Westminster mistake making it illegal to possess eggs collected between 1954 and 1981 left museums at risk of prosecution
Weaknesses in parliament's law-making procedures have been exposed by a curious case encompassing a Tyneside egg-collector, the hatching of a non-existent offence, and the criminalisation of Britain's museums.
Seven years after a statutory instrument updating nature regulations glided virtually unobserved through Westminster, the Department for Environment, Food and Rural Affairs (Defra) has this week admitted it "unlawfully" put a new crime on the statute books.
The unintended outcome of the rarely deployed Wildlife & Countryside Act 1981 Amendment Regulations, Statutory Instrument (SI) 1487/2004, has been shot down by lawyers' persistent questioning.
Quincy Whitaker, a barrister at Doughty Street chambers, London, and Nigel Barnes, a solicitor at the Sunderland and Newcastle firm Ben Hoare Bell, realised that a parliamentary drafting error had accidentally removed a previous defence and laid in its place, cuckoo-like, a constitutionally impossible crime.
The regulations, meant to harmonise UK bird protection rules with EU laws, made illegal the possession of wild eggs collected from 1954-1981. Police and wildlife agencies used the new regulations to prosecute a number of people.
The change in the law was never the subject of public consultation, neither was it debated in parliament. The retrospective criminalisation of historic collections has caused museums, scientific research organisations and private collectors to the risk of prosecution.
One of the first people to discover the law had changed was John Dodsworth, 52, who has past wildlife convictions. His home was raided by the police wearing riot gear in 2006 and about 1,000 eggs were seized from there. "Officers used a battering ram to force their way in. The children were very upset to see their parents manhandled by the police."
At South Tyneside magistrates court three years later Dodsworth, an asbestos removal supervisor, pleaded guilty to one offence of possessing wild birds' eggs, but said: "I should never have been prosecuted.But when I was taken to court I was told it was a strict liability offence and I had to plead guilty. I was given a 100 hours community service order."
Helater decided to appeal against both conviction and sentence. The sentence ?was quashed in January 2010 and Dodsworth was granted an absolute discharge on the grounds that no one was aware such possession had been an offence at the time. "But they were still prosecuting people for this as recently as September," he said.
An overturn of the disputed section of SI 1487/2004 has proved more difficult.
Whitaker told the high court: "The retrospective criminalisation of possession of eggs that were lawfully held prior to the enactment of the regulations (those collected from 1954-1981) has widespread implications for museums and other public collections, natural history and scientific research collections and private egg collectors throughout Britain.
"[The creation of a new crime] would have been expected to have been widely announced and debated within the relevant communities if it was the intention that the regulations should have such an effect." Her judicial review case was also brought against the Crown Prosecution Service to prevent pursuit of fresh cases.

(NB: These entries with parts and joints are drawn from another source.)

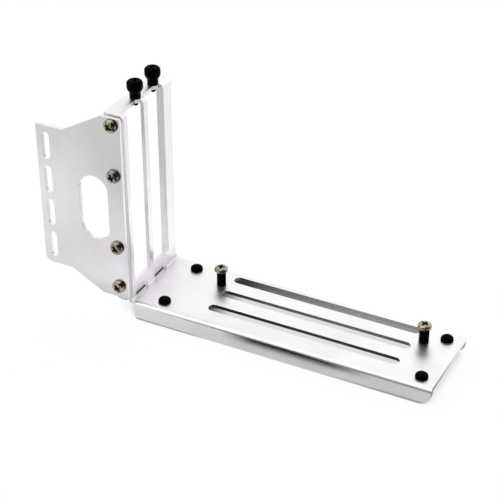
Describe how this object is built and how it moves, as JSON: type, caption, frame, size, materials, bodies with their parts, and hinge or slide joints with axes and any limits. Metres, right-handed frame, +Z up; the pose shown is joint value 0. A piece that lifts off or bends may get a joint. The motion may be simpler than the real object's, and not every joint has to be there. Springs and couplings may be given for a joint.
{
  "type": "vertical gpu mount",
  "caption": "L-shaped folded aluminium bracket with a slotted side plate, card windows, thumb screws and riser posts, which holds a graphics card upright in a computer case.",
  "frame": {"origin": "middle of the mount's footprint, at the height of the floor that its feet stand on", "axes": "+X along the base, away from the card windows; +Z up; -Y out of the slotted side plate"},
  "size_m": [0.2278, 0.0568, 0.1332],
  "materials": {
    "aluminium_sheet": "brushed",
    "nickel_screw": "polished nickel",
    "black_screw": "satin black",
    "black_post": "satin black",
    "black_rubber": "matte"
  },
  "bodies": {
    "root": {"main_bracket": "aluminium_sheet", "riser_post_left": "black_post", "riser_post_right": "black_post", "riser_screw_left": "nickel_screw", "riser_screw_right": "nickel_screw", "rubber_foot_back_left": "black_rubber", "rubber_foot_back_right": "black_rubber", "rubber_foot_front_left": "black_rubber", "rubber_foot_front_right": "black_rubber", "side_plate": "aluminium_sheet", "side_screw_bottom": "nickel_screw", "side_screw_lower": "nickel_screw", "side_screw_top": "nickel_screw", "side_screw_upper": "nickel_screw", "thumb_screw_back": "black_screw", "thumb_screw_front": "black_screw"}
  },
  "joints": []
}
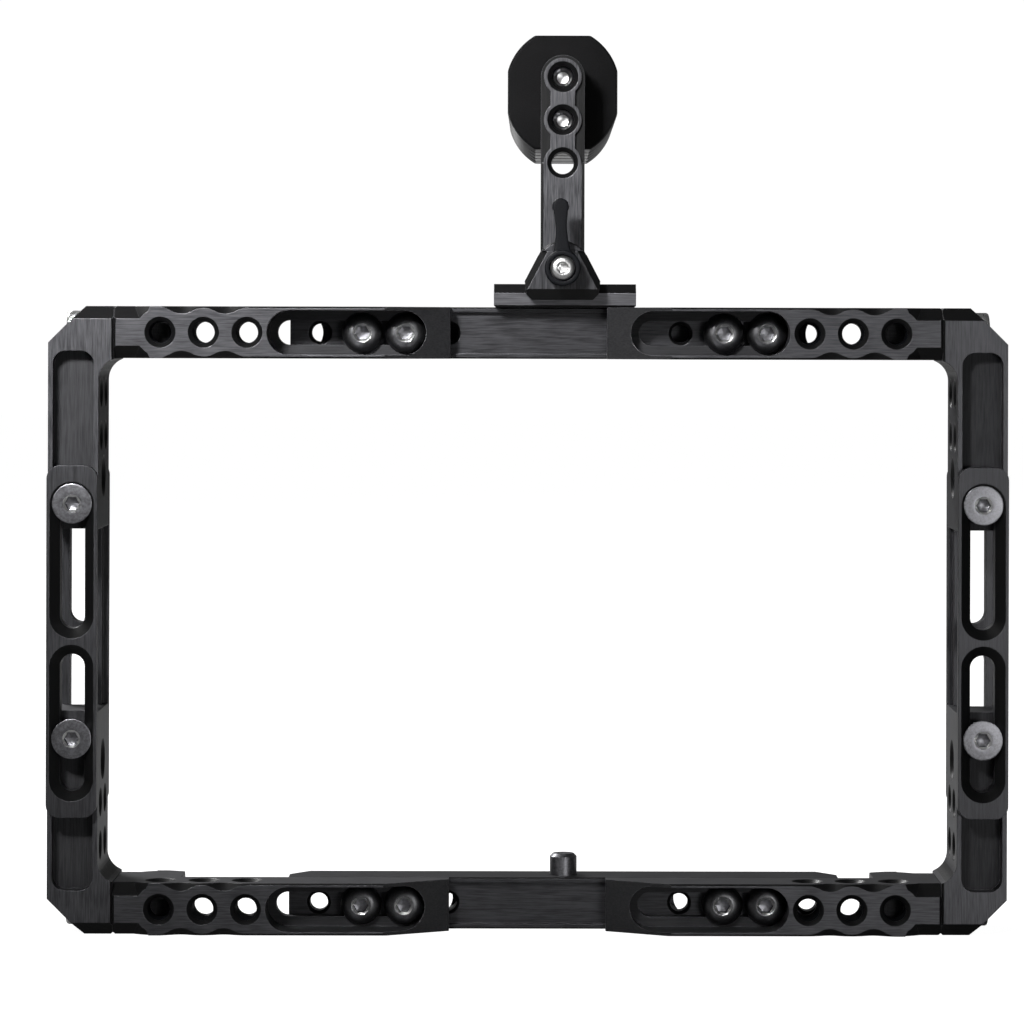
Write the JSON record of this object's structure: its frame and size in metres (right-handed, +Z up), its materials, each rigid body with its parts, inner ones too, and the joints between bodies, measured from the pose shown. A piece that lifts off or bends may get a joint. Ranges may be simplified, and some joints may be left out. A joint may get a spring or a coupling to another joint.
{
  "type": "camera cage",
  "caption": "Modular camera cage of black anodised bars, adjustable in width and height, with a grip handle clamped by a lever on a dovetail rail.",
  "frame": {"origin": "root of the camera stud, in the middle of the bottom rail's top face", "axes": "+X to the right seen from the lens side, +Y away from the viewer, +Z up along the camera stud"},
  "size_m": [0.221, 0.112, 0.2088],
  "materials": {
    "anodised_bar": "black hard anodised, brushed along the bar",
    "anodised_corner": "black hard anodised, brushed along the leg",
    "anodised_arm": "black hard anodised, brushed along the arm",
    "anodised_link": "black hard anodised, brushed along the link",
    "anodised_post": "black hard anodised, brushed up the post",
    "anodised_jaw": "black hard anodised, fine bead blasted",
    "lever_finish": "black anodised, satin",
    "black_screw": "black oxide, glossy",
    "stainless_screw": "stainless steel, turned",
    "stainless_bolt": "stainless steel, knurled head",
    "polished_screw": "bright stainless steel",
    "spring_steel": "bright spring wire",
    "core_plastic": "black nylon",
    "grip_rubber": "matte black rubber foam"
  },
  "bodies": {
    "base": {"rail_bottom": "anodised_bar", "camera_screw": "stainless_screw", "arm_screws_bottom_left": "black_screw", "arm_screws_bottom_right": "black_screw"},
    "lower_left": {"corner_bottom_left": "anodised_corner", "arm_bottom_left": "anodised_arm", "corner_bolt_bottom_left": "stainless_bolt", "link_screws_bottom_left": "stainless_screw"},
    "lower_right": {"corner_bottom_right": "anodised_corner", "arm_bottom_right": "anodised_arm", "corner_bolt_bottom_right": "stainless_bolt", "link_screws_bottom_right": "stainless_screw"},
    "left_links": {"link_front_left": "anodised_link", "link_rear_left": "anodised_link"},
    "right_links": {"link_front_right": "anodised_link", "link_rear_right": "anodised_link"},
    "upper_left": {"corner_top_left": "anodised_corner", "arm_top_left": "anodised_arm", "corner_bolt_top_left": "stainless_bolt", "link_screws_top_left": "stainless_screw"},
    "upper_right": {"corner_top_right": "anodised_corner", "arm_top_right": "anodised_arm", "corner_bolt_top_right": "stainless_bolt", "link_screws_top_right": "stainless_screw"},
    "top_rail": {"rail_top": "anodised_bar", "arm_screws_top_left": "black_screw", "arm_screws_top_right": "black_screw", "dovetail_rail": "anodised_bar", "dovetail_screws": "black_screw"},
    "handle": {"handle_post": "anodised_post", "jaw_spring": "spring_steel", "grip_core": "core_plastic", "grip_sleeve": "grip_rubber", "grip_screws": "polished_screw"},
    "jaw": {"clamp_jaw": "anodised_jaw"},
    "lever": {"clamp_lever": "lever_finish", "lever_screw": "polished_screw", "draw_bolt": "stainless_bolt"}
  },
  "joints": [
    {"name": "left_width", "type": "slide", "parent": "base", "child": "lower_left", "axis": [1, 0, 0], "range_m": [0, 0.0168]},
    {"name": "right_width", "type": "slide", "parent": "base", "child": "lower_right", "axis": [1, 0, 0], "range_m": [0, 0.0168]},
    {"name": "link_height_left", "type": "slide", "parent": "lower_left", "child": "left_links", "axis": [0, 0, 1], "range_m": [-0.016, 0.009]},
    {"name": "link_height_right", "type": "slide", "parent": "lower_right", "child": "right_links", "axis": [0, 0, 1], "range_m": [-0.016, 0.009]},
    {"name": "top_height_left", "type": "slide", "parent": "left_links", "child": "upper_left", "axis": [0, 0, 1], "range_m": [-0.025, 0]},
    {"name": "top_height_right", "type": "slide", "parent": "right_links", "child": "upper_right", "axis": [0, 0, 1], "range_m": [-0.025, 0]},
    {"name": "top_rail_slide", "type": "slide", "parent": "upper_left", "child": "top_rail", "axis": [1, 0, 0], "range_m": [-0.0168, 0]},
    {"name": "handle_slide", "type": "slide", "parent": "top_rail", "child": "handle", "axis": [1, 0, 0], "range_m": [-0.007, 0.008]},
    {"name": "jaw_opening", "type": "slide", "parent": "handle", "child": "jaw", "axis": [0, -1, 0], "range_m": [0, 0.0012]},
    {"name": "lever_turn", "type": "hinge", "parent": "jaw", "child": "lever", "pos_m": [-0.0006, -0.0155, 0.1418], "axis": [0, -1, 0], "range_deg": [0, 540]}
  ],
  "couplings": [
    {"joint": "link_height_right", "follows": "link_height_left", "ratio": 1},
    {"joint": "top_height_right", "follows": "top_height_left", "ratio": 1},
    {"joint": "top_rail_slide", "follows": "left_width", "ratio": -1},
    {"joint": "lever_turn", "follows": "jaw_opening", "rad_per_m": 7853.9}
  ]
}
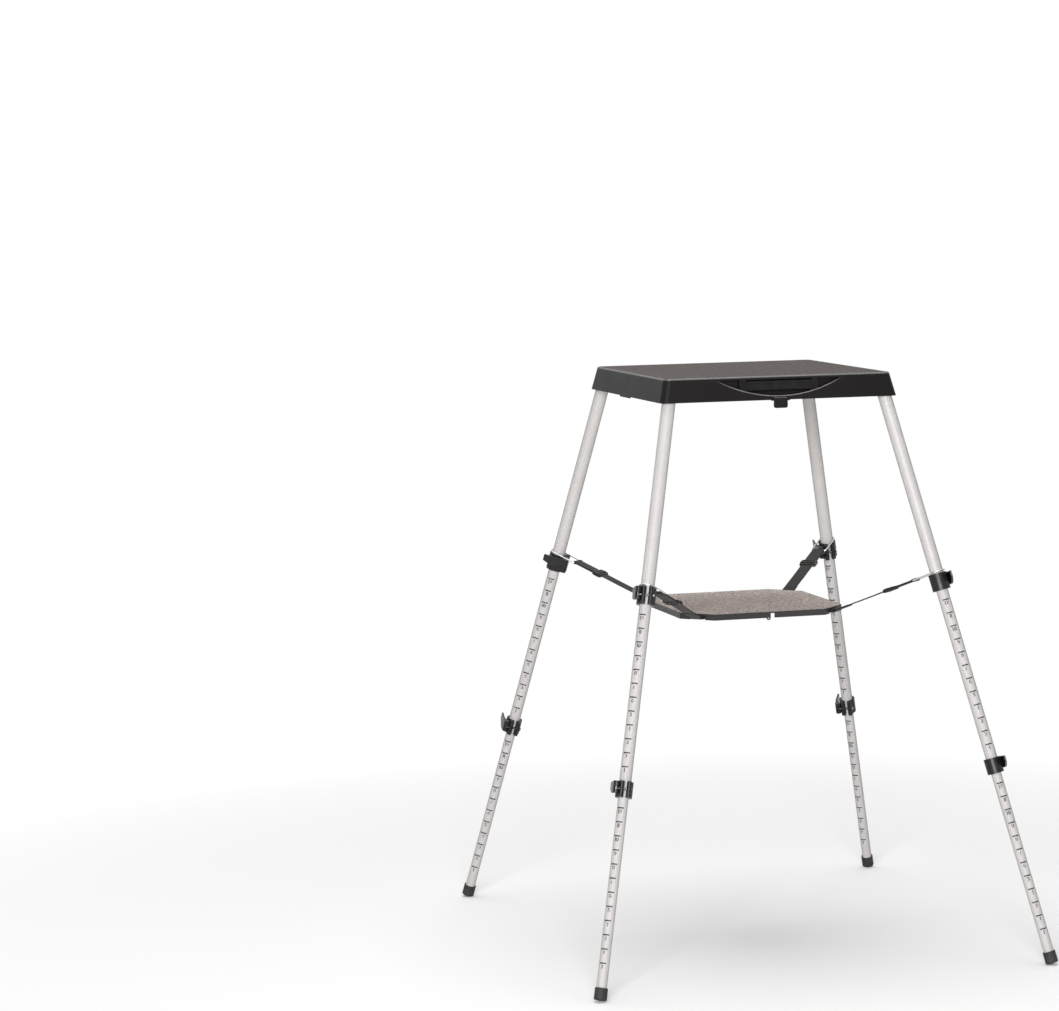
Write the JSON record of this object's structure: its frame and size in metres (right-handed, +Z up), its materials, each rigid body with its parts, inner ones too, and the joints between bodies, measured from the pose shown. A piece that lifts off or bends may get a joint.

Evidence was given by Bob McGowan, senior curator of birds at the National Museum of Scotland, who said that the change in the law required him to assess 36,000 clutches of eggs in his collection. "It is difficult to imagine this particular outcome was an intention of the amendment," he said in a statement.
For several years after the law was changed the CPS website continued to advise that possessing historic eggs was legal, Whitaker added. The Royal Society for the Protection of Birds believes the change was a legislative error rather than intentional.
Nigel Barnes, who represented Dodsworth in his appeals against sentence and conviction, submitted a series of freedom of information requests. "I questioned whether the statutory instrument was lawful," he said. "What are the CPS going to do now about the people who have been convicted? It may be a handful, it may be more. There are many more who may have committed an offence without realising it."
Whitaker searched through the parliamentary papers and Defra files. "When I got the papers I realised it must have been a drafting error," Whitaker explained. "The department has now conceded it was wrong.
Whitaker said: "It's an example of how much modern-day legislation is passed by civil servants without anybody understanding it.
"Had anyone realised what had happened, it should have been referred to parliament because it creates a criminal offence. As it was, it was unconstitutional.
"The House of Lords had specifically rejected the creation of the offence which the amendment regulations in fact created when the original act (the Wildlife & Countryside Act 1981) was debated in parliament.
"To create an offence that was contrary to the express will of parliament by delegated legislation without informing anyone that it has that effect is highly unconstitutional to say the least."
A Defra spokesman confirmed that the department now accepted the change to the law was illegal.
A statement said: "The 2004 consultation documents on the draft statutory instrument did not outline an intention to remove the pre-1981 defence in relation to the possession of wild bird eggs. Defra has accepted that, as the consultation did not mention those particular changes, they were unlawfully made."